Salary growth once in the role is slow by private-sector standards. The step from assistant to associate professor (with tenure) typically yields a 10–15% increase. Full professor carries another step up, but many faculty spend a decade at the associate level. Supplementing academic income with consulting, licensing, or royalty income from practice is common and generally permitted under institutional conflict-of-interest policies with disclosure.
Sample cover letter
Dear Search Committee,
I'm writing to apply for the tenure-track Assistant Professor of Design position at [Institution]. My work sits at the intersection of typographic systems and digital publication design, and I've spent the past four years developing studio pedagogy that treats type as both a technical discipline and a critical one.
At [Current Institution], I redesigned the junior typography sequence to center each project around an editorial problem — students design for real content, real constraints, and real audiences, then defend their formal decisions in critique against invited practitioners. Pass rates improved, but more importantly, the quality of student reasoning about type improved. Students stopped describing work as things they liked or didn't like and started arguing for or against decisions on functional and conceptual grounds.

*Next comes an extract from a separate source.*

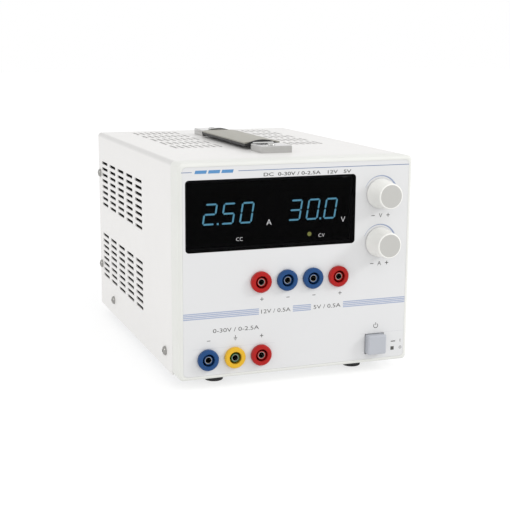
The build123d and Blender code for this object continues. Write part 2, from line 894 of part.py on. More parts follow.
with BuildPart() as transformer_clamp:
    with BuildSketch(facing(core_y)):
        with Locations((core_x, deck + (core_height + clamp_thickness) / 2)):
            Rectangle(2 * clamp_half, core_height + clamp_thickness)
        with Locations((core_x, deck + core_height / 2)):
            Rectangle(core_width, core_height, mode=Mode.SUBTRACT)
        with Locations(
            *[(core_x + sx * (clamp_half + clamp_foot / 2), deck + clamp_thickness / 2) for sx in (-1, 1)]
        ):
            Rectangle(clamp_foot, clamp_thickness)
    extrude(amount=clamp_width / 2, both=True)
    with BuildSketch(Plane.XY.offset(deck)):
        with Locations(*clamp_spots):
            Circle(screw_radius)
    extrude(amount=clamp_thickness, mode=Mode.SUBTRACT)
finish(transformer_clamp.part, "transformer_clamp")

# ---------------------------------------------------------------- heatsink
with BuildPart() as heatsink:
    with BuildSketch(facing(back + sink_base)):
        with Locations((0, sink_z)):
            Rectangle(sink_width, sink_height)
    extrude(amount=sink_base)
    with BuildSketch(facing(back + sink_stand)):
        with Locations((0, sink_z)):
            with GridLocations((sink_width - fin_thickness) / (fin_count - 1), 0, fin_count, 1):
                Rectangle(fin_thickness, sink_height)
    extrude(amount=sink_stand - sink_base / 2)
    with BuildSketch(facing(back)):
        with Locations(*sink_spots, *transistor_spots):
            Circle(screw_radius)
    extrude(amount=-sink_thread, mode=Mode.SUBTRACT)
finish(heatsink.part, "heatsink")

with BuildPart() as pass_transistors:
    with BuildSketch(facing(back)):
        with Locations(*transistor_spots):
            Rectangle(transistor_width, transistor_height)
            Circle(screw_hole, mode=Mode.SUBTRACT)
    extrude(amount=transistor_thickness)
    with BuildSketch(facing(back - sheet - lead_thickness)):
        for x, z in transistor_spots:
            with Locations((x, z - (transistor_height + transistor_leg) / 2)):
                with GridLocations(lead_pitch, 0, 3, 1):
                    Rectangle(lead_width, transistor_leg)
    extrude(amount=lead_thickness)
finish(pass_transistors.part, "pass_transistors")

# ---------------------------------------------------------------- mains inlet and fuse
cavity_z = inlet_z + cavity_lift
drawer_z = inlet_z + drawer_lift
cavity_floor = back + inlet_flange - cavity_depth

with BuildPart() as mains_inlet:
    with BuildSketch(facing(back + inlet_flange)):
        with Locations((inlet_x, inlet_z)):
            RectangleRounded(inlet_width, inlet_height, inlet_round)
    extrude(amount=inlet_flange)
    chamfer(mains_inlet.faces().sort_by(Axis.Y)[-1].edges(), inlet_edge)
    with BuildSketch(facing(back)):
        with Locations((inlet_x, inlet_z)):
            Rectangle(inlet_body_width, inlet_body_height)
    extrude(amount=inlet_body_depth)
    with BuildSketch(facing(back + inlet_flange)):
        with Locations((inlet_x, cavity_z)):
            Rectangle(cavity_width, cavity_height)
        with Locations((inlet_x, drawer_z)):
            Rectangle(drawer_width + 2 * run_gap, drawer_height + 2 * run_gap)
    extrude(amount=cavity_depth, mode=Mode.SUBTRACT)
    with BuildSketch(facing(back + inlet_flange)):
        with Locations((inlet_x, drawer_z)):
            Rectangle(drawer_width + 2 * run_gap, drawer_height + 2 * run_gap)
    extrude(amount=drawer_depth + run_gap, mode=Mode.SUBTRACT)
    with BuildSketch(facing(back + inlet_flange)):
        with Locations(*inlet_screws):
            Circle(screw_radius)
    extrude(amount=inlet_flange, mode=Mode.SUBTRACT)
    with BuildSketch(facing(cavity_floor)):
        with Locations(*[(inlet_x + sx * pin_pitch, cavity_z - pin_offset) for sx in (-1, 1)]):
            Rectangle(pin_width, pin_height)
        with Locations((inlet_x, cavity_z + pin_offset)):
            Rectangle(pin_width, pin_height)
    extrude(amount=inlet_body_depth, mode=Mode.SUBTRACT)
finish(mains_inlet.part, "mains_inlet")

with BuildPart() as inlet_pins:
    with BuildSketch(facing(cavity_floor + pin_length)):
        with Locations(*[(inlet_x + sx * pin_pitch, cavity_z - pin_offset) for sx in (-1, 1)]):
            Rectangle(pin_width, pin_height)
        with Locations((inlet_x, cavity_z + pin_offset)):
            Rectangle(pin_width, pin_height)
    extrude(amount=pin_length + inlet_body_depth + inlet_flange - cavity_depth + pin_tail)
finish(inlet_pins.part, "inlet_pins")

drawer_front = back + inlet_flange + drawer_face
drawer_inner = back + inlet_flange - drawer_depth
with BuildPart() as fuse_drawer:
    with BuildSketch(facing(back + inlet_flange)):
        with Locations((inlet_x, drawer_z)):
            Rectangle(drawer_width, drawer_height)
    extrude(amount=drawer_depth)
    with BuildSketch(facing(drawer_front)):
        with Locations((inlet_x, drawer_z)):
            Rectangle(drawer_width, drawer_height)
    extrude(amount=drawer_face)
    chamfer(fuse_drawer.faces().sort_by(Axis.Y)[-1].edges(), drawer_edge)
    with BuildSketch(Plane.XY.offset(drawer_z - fuse_radius)):
        with Locations((inlet_x, drawer_inner + drawer_bar + fuse_radius)):
            Rectangle(fuse_length, 2 * fuse_radius)
    extrude(amount=drawer_height, mode=Mode.SUBTRACT)
finish(fuse_drawer.part, "fuse_drawer")

with BuildPart() as fuse:
    with BuildSketch(side_plane(inlet_x)):
        with Locations((drawer_inner + drawer_bar + fuse_radius, drawer_z)):
            Circle(fuse_radius)
    extrude(amount=fuse_length / 2, both=True)
finish(fuse.part, "fuse")

# ---------------------------------------------------------------- handle
ends = {"front": (handle_front, 1), "rear": (handle_back, -1)}
for name, (y, way) in ends.items():
    middle = y + way * bracket_length / 2
    with BuildPart() as bracket:
        with BuildSketch(Plane.XY.offset(top)):
            with Locations((0, middle)):
                Rectangle(bracket_width, bracket_length)
        extrude(amount=bracket_height)
        fillet(bracket.faces().sort_by(Axis.Z)[-1].edges(), bracket_round)
        with BuildSketch(Plane.XY.offset(top)):
            with Locations((0, middle + way * bracket_wall)):
                Rectangle(bracket_width - 2 * bracket_wall, bracket_length)
        extrude(amount=bracket_height - bracket_wall, mode=Mode.SUBTRACT)
        with BuildSketch(Plane.XY.offset(top)):
            with Locations((0, middle)):
                Circle(screw_radius)
        extrude(amount=2 * bracket_height, mode=Mode.SUBTRACT)
    finish(bracket.part, f"{name}_handle_bracket")

grip_front = handle_front + bracket_length + grip_gap
grip_back = handle_back - bracket_length - grip_gap
strap_low = top + strap_float
strap_high = top + grip_rise + grip_slab
strap_turn = bracket_length + strap_exit


def strap_side(lift):
    """The strap's side outline at one face, from the front end to the back end."""
    return [
        (handle_front + bracket_wall + strap_end, strap_low + lift),
        (handle_front + strap_turn, strap_low + lift),
        (grip_front - strap_exit, strap_high + lift),
        (grip_back + strap_exit, strap_high + lift),
        (handle_back - strap_turn, strap_low + lift),
        (handle_back - bracket_wall - strap_end, strap_low + lift),
    ]


with BuildPart() as handle_strap:
    with BuildSketch(side_plane(0)):
        with BuildLine():
            Polyline(*strap_side(0), *reversed(strap_side(strap_thickness)), close=True)
        make_face()
    extrude(amount=strap_width / 2, both=True)
    with BuildSketch(Plane.XY.offset(strap_low)):
        with Locations(*handle_spots):
            SlotOverall(strap_slot, 2 * (screw_radius + run_gap), rotation=90)
    extrude(amount=strap_thickness, mode=Mode.SUBTRACT)
finish(handle_strap.part, "handle_strap")


def grip_arch(low, crown):
    """Crowned cross-section of the grip, between two heights above the case."""
    half = grip_width / 2
    with BuildSketch(Plane.XZ) as arch:
        with BuildLine():
            Polyline(
                (-half, top + low + grip_edge),
                (-half, top + low),
                (half, top + low),
                (half, top + low + grip_edge),
            )
            ThreePointArc(
                (half, top + low + grip_edge), (0, top + crown), (-half, top + low + grip_edge)
            )
        make_face()
    return arch.sketch


crown = grip_rise + grip_crown

with BuildPart() as handle_grip_base:
    with BuildSketch(facing(grip_back)):
        with Locations((0, top + grip_rise + grip_slab / 2)):
            Rectangle(grip_width, grip_slab)
    extrude(amount=grip_back - grip_front)
    for y in (grip_front + grip_end, grip_back):
        with BuildSketch(facing(y)):
            add(grip_arch(grip_rise, crown))
        extrude(amount=grip_end)
    with BuildSketch(facing(grip_back)):
        with Locations((0, strap_high + strap_thickness / 2)):
            Rectangle(strap_width + fit_gap, strap_thickness)
    extrude(amount=grip_back - grip_front, mode=Mode.SUBTRACT)
finish(handle_grip_base.part, "handle_grip_base")

with BuildPart() as handle_grip:
    with BuildSketch(facing(grip_back - grip_end)):
        add(grip_arch(grip_rise + grip_slab, crown - grip_lip))
        with Locations((0, strap_high + strap_thickness / 2)):
            Rectangle(strap_width + fit_gap, strap_thickness, mode=Mode.SUBTRACT)
    extrude(amount=grip_back - grip_front - 2 * grip_end)
finish(handle_grip.part, "handle_grip")

# ---------------------------------------------------------------- fasteners


def write_screws(name, screws):
    """Write a set of equal screws as one node."""
    with BuildPart() as group:
        add(screws)
    finish(group.part, name)


side_spots = [(y, bottom + side_screw_height) for y in low_side_screws]
side_spots += [(back - back_screw_from_back, z) for z in back_side_screws]
cover_screw = pan_screw(cover_screw_length)
cover_seats = [
    screw
    for sx in (-1, 1)
    for screw in seated(cover_screw, [(sx * case_width / 2, y, z) for y, z in side_spots], (sx, 0, 0), (0, 1, 0))
]
write_screws("cover_screws", cover_seats)

short_screw = pan_screw(short_screw_length, head=small_head_radius, height=small_head_height)
short_seats = seated(short_screw, [(x, y, deck + sheet) for x, y in plate_screws], (0, 0, 1))
short_seats += seated(short_screw, [(x, y, board_top) for x, y in board_spots], (0, 0, 1))
short_seats += seated(short_screw, [(x, y, deck + clamp_thickness) for x, y in clamp_spots], (0, 0, 1))
short_seats += seated(short_screw, [(x, y, deck_low) for x, y in panel_screws], (0, 0, -1))
short_seats += seated(short_screw, [(x, module_back + board_thickness, z) for x, z in standoff_spots], (0, 1, 0))
short_seats += seated(short_screw, [(x, back - sheet, z) for x, z in sink_spots], (0, -1, 0))
write_screws("chassis_screws", short_seats)

long_screw = pan_screw(long_screw_length, head=small_head_radius, height=small_head_height)
long_seats = seated(long_screw, [(x, back + inlet_flange, z) for x, z in inlet_screws], (0, 1, 0))
long_seats += seated(long_screw, [(x, back - transistor_thickness, z) for x, z in transistor_spots], (0, -1, 0))
write_screws("panel_screws", long_seats)

foot_screw = pan_screw(foot_screw_length, head=small_head_radius, height=small_head_height)
write_screws("foot_screws", seated(foot_screw, [(x, y, foot_screw_sink) for x, y in foot_spots], (0, 0, -1)))

handle_screw = pan_screw(handle_screw_length, head=small_head_radius, height=handle_head_height)
write_screws(
    "handle_screws", seated(handle_screw, [(x, y, top + bracket_height) for x, y in handle_spots], (0, 0, 1))
)
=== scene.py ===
"""Bench power supply: finishes, printed front, lit meters and cross-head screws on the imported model.

Millimetres in the tables below, metres in the scene. x is measured from the case's left edge
and z from its underside, both seen from the front.
"""

from math import cos, pi, radians, sin, tan

import bmesh
import bpy
from mathutils import Matrix, Vector


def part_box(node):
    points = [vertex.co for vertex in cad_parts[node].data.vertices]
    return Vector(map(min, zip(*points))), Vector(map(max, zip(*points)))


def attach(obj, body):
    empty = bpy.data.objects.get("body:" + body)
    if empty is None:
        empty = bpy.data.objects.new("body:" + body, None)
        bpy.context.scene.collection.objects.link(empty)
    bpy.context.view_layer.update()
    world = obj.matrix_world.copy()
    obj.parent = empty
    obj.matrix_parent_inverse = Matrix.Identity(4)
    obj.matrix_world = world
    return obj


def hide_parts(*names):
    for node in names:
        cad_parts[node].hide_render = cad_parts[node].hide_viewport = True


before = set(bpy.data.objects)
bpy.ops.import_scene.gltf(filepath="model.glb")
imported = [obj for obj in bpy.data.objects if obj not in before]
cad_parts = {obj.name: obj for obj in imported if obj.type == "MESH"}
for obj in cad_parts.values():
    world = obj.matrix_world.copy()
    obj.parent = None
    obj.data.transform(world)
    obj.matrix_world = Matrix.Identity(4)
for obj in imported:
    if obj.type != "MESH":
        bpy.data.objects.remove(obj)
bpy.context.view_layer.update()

MM = 0.001
bezel_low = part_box("front_bezel")[0]
left_edge, underside = bezel_low.x, bezel_low.z
corner = Vector((left_edge, 0, underside))
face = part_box("front_overlay")[0].y


# ---------------------------------------------------------------- wiring
class Wire:
    """One output in a node tree; arithmetic on it adds Math nodes."""

    def __init__(self, desk, socket):
        self.desk = desk
        self.socket = socket

    def maths(self, operation, first, second):
        return self.desk.node("ShaderNodeMath", {"operation": operation}, {0: first, 1: second})

    def __add__(self, other):
        return self.maths("ADD", self, other)

    def __sub__(self, other):
        return self.maths("SUBTRACT", self, other)

    def __rsub__(self, other):
        return self.maths("SUBTRACT", other, self)

    def __mul__(self, other):
        return self.maths("MULTIPLY", self, other)

    def __gt__(self, other):
        return self.maths("GREATER_THAN", self, other)

    def __lt__(self, other):
        return self.maths("LESS_THAN", self, other)


class Desk:
    """A node tree that is being wired up."""

    def __init__(self, tree):
        self.tree = tree

    def node(self, kind, settings=None, inputs=None, out=0):
        """Add a node: its settings first, then its sockets' values or links. Returns one output."""
        made = self.tree.nodes.new(kind)
        for name, value in (settings or {}).items():
            if name == "stops":
                ramp = made.color_ramp.elements
                while len(ramp) < len(value):
                    ramp.new(0.5)
                for stop, (place, colour) in zip(ramp, value):
                    stop.position = place
                    stop.color = (*colour, 1)
            else:
                setattr(made, name, value)
        for key, value in (inputs or {}).items():
            self.plug(self.pick(made.inputs, key), value)
        return Wire(self, self.pick(made.outputs, out))

    def pick(self, sockets, key):
        """A socket by its number, identifier or name."""
        if isinstance(key, int):
            return sockets[key]
        for socket in sockets:
            if socket.identifier == key:
                return socket
        return sockets[key]

    def plug(self, socket, value):
        if isinstance(value, Wire):
            self.tree.links.new(value.socket, socket)
        else:
            socket.default_value = value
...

That shift in critical language is what I'm trying to produce.
My professional practice has focused on book design and identity systems for cultural institutions. Recent clients include [Organization A] and [Organization B]. I also maintain a parallel research strand: I presented at the TypeTech Forum in 2024 on variable font implementation in multilingual publication systems, and that work is under review at Visible Language. The practice and the research feed each other — client constraints generate questions I'm in a better position to pursue with academic time and resources.
I'm drawn to [Institution] because of the program's emphasis on [specific curriculum detail or faculty research area]. I'd want to contribute to the graduate thesis advising structure and eventually to the program's partnership with [relevant local industry or community organization].
I've attached my CV, portfolio, teaching statement, and three letters of reference. I welcome any questions about my work or my approach to the position.
[Your Name]
Frequently asked questions
- Is a PhD required to become a Professor of Design?
- Not always. Many design programs accept the MFA as a terminal degree equivalent to the PhD for tenure-track hiring, particularly at art schools and programs focused on practice-based research. However, R1 universities increasingly prefer or require a PhD in design, design studies, or a closely related field. Candidates with an MFA can offset the credential gap with an unusually strong professional portfolio or publications record.
- What does a typical tenure case look like for a design professor?
- Tenure review typically evaluates three areas: teaching effectiveness (student evaluations, peer observations, curriculum contributions), creative or scholarly activity (exhibitions, publications, client projects, grants), and service (committee work, professional organization leadership). The weighting varies by institution — R1 schools weight research more heavily, teaching-focused institutions weigh instruction and mentorship most. Most tenure clocks run six years, with a mandatory review in year three.
- How is AI affecting design education and this role?
- Generative AI tools — Midjourney, Stable Diffusion, Adobe Firefly, and others — have entered student workflows faster than most curricula have adapted. Professors of Design are now expected to address AI literacy directly: when these tools accelerate ideation appropriately, when they short-circuit skill development, and how to frame academic integrity policies around outputs that blend human and machine authorship. Faculty who integrate AI critically into studio instruction are more competitive candidates than those who ignore or prohibit it.
- What is the difference between a tenure-track Professor of Design and a Lecturer or Adjunct?
- Tenure-track positions carry the expectation of a permanent appointment contingent on successful review — they include research support, course release time, and full committee participation. Lecturers and adjuncts teach without those protections or benefits, typically on renewable annual or semester contracts. The pay gap between a tenure-track assistant professor and an adjunct teaching the same course load at the same institution can exceed $50,000 annually.
- What professional background do design programs look for in new faculty hires?
- Programs generally want candidates who can demonstrate both pedagogical ability and credible industry or studio experience. A strong portfolio of professional work — branding, product design, UX, motion, or whatever the program specializes in — signals that the faculty member can mentor students toward real-world outcomes. Publications in journals like Design Issues, Visible Language, or conference proceedings at DRS or CHI signal research capacity. Pure academics without a professional portfolio and pure practitioners without teaching or research experience both face steeper climbs in the academic job market.